There's room for improvement also. He tends to tackle high around the shoulder pads and try to throw people down, something that won't work as well in D1 football. That can be retaught in drills at spring practice.

The superb instincts are a family legacy. "I’ve been in love with the game since I was born," Toa said to Whoa Sports World. "My father played in the NFL and I look up to him." In a game against Kailua last fall he blocked a field goal with no time left to preserve a 9-7 win.

Back in his rookie year, Samson Sr. remembered how his father Faalata raised him up in the game. "My dad’s been my coach since I was 7 years old playing football, and to this day he is still my coach," he said.

The strongest memory was the second round in 2007. "That day we hugged and everything came out - all my tears, all the hard work my dad put in for me.

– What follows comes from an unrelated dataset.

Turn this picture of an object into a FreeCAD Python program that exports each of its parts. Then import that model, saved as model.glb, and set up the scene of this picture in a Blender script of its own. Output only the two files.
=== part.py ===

I was waiting for that moment to happen. Hopefully, one day I’ll have a son and raise him how my father raised me.”

The approach to the game, the effort and focus, remains apparent in all three generations. Asked to describe his playing style, Toa said in a YouTube interview, "They're going to see somebody that has good pre-snap reads, someone that has a nose for the ball, knows where it's going before the play even starts, and just breaking on breaking on the ball wherever it is."

He reports top marks of 245 on the bench and 415 in the squat. A Polynesian Bowl All-Star, there's not a listed 40 time for him, but the film shows a player who plays fast. And that's really what counts, what happens between the whistles.